In this same context, I recall being taking to the ballet in Xian by a leading composer from the Conservatory. The recently built and well-equipped theater was enormous and beautiful, and the corps de ballet excellent. The latter danced very much in the Russian styleunderstandably, since their teachers would almost certainly have been trained in the former Soviet Union. The musical background was by the composer who had invited me to the ballet, and was a Midi realization of his work. The sound was good, however, and he said he does have good equipment on which to realize the music. However, he has no real access to a symphony orchestra, even for as important a presentation as a major ballet.

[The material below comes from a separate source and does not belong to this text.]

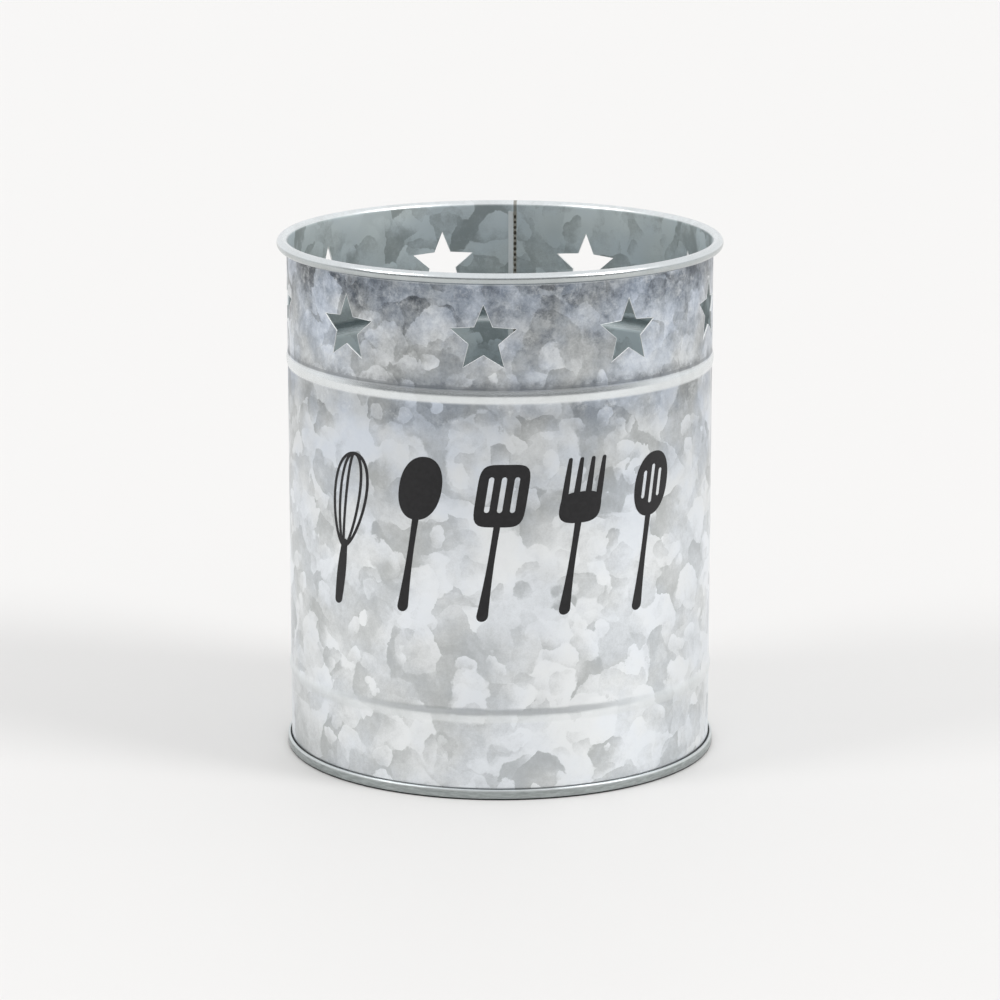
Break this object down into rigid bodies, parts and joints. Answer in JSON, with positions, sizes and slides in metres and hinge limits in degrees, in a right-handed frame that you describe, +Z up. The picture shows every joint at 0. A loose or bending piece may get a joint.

"Debating on True Essence" is not as coloristic a work as "Unentitled," and it does not display as many noticeably Tibetan musical characteristics, perhaps because the standard symphony orchestra does not lend itself as readily to them as the unusual ensemble for which the other work was composed. The work's non-Western origin seems to me, however, to be especially reflected in its unconventional ending. The concluding harmony, which lasts for 16 measures, and is reiterated as climactically as if it were at the end of a Beethoven symphony, is a root position major-minor seventh chord (C-E-G-Bb)! This quintessentially Western chord is successfully used in a way which perhaps no Western composer could manage. Although it does not sound like a dominant seventh chord that should resolve to an F tonality, it does to my Western ears sound very foreign as the final chord of a fairly large work.
Stylistically, I hear elements of Soviet Socialist Realism in Debating on True Essence, again not altogether surprising; before the Cultural Revolution those Chinese composers who studied abroad went primarily to Moscow. The piece is very expertly and carefully notated, with string bowings, wind articulations, and percussion malleting instructions all carefully in place. I would like very much to hear it performed by an orchestra.
In my experience, virtually all Asian composers are concerned with the problem of composing for Western ensembles, in Western forms, and with a Western musical grammar, while at the same time trying to retain their own national character. There is some particularly interesting new music now being composed in China which successfully achieves this fusion. The works of Zhou Xiangping, one of China's most talented younger composers, are especially beautiful. He is a Professor at the Sichuan Conservatory and was Jo Ker's composition teacher during his years studying in Chengdu.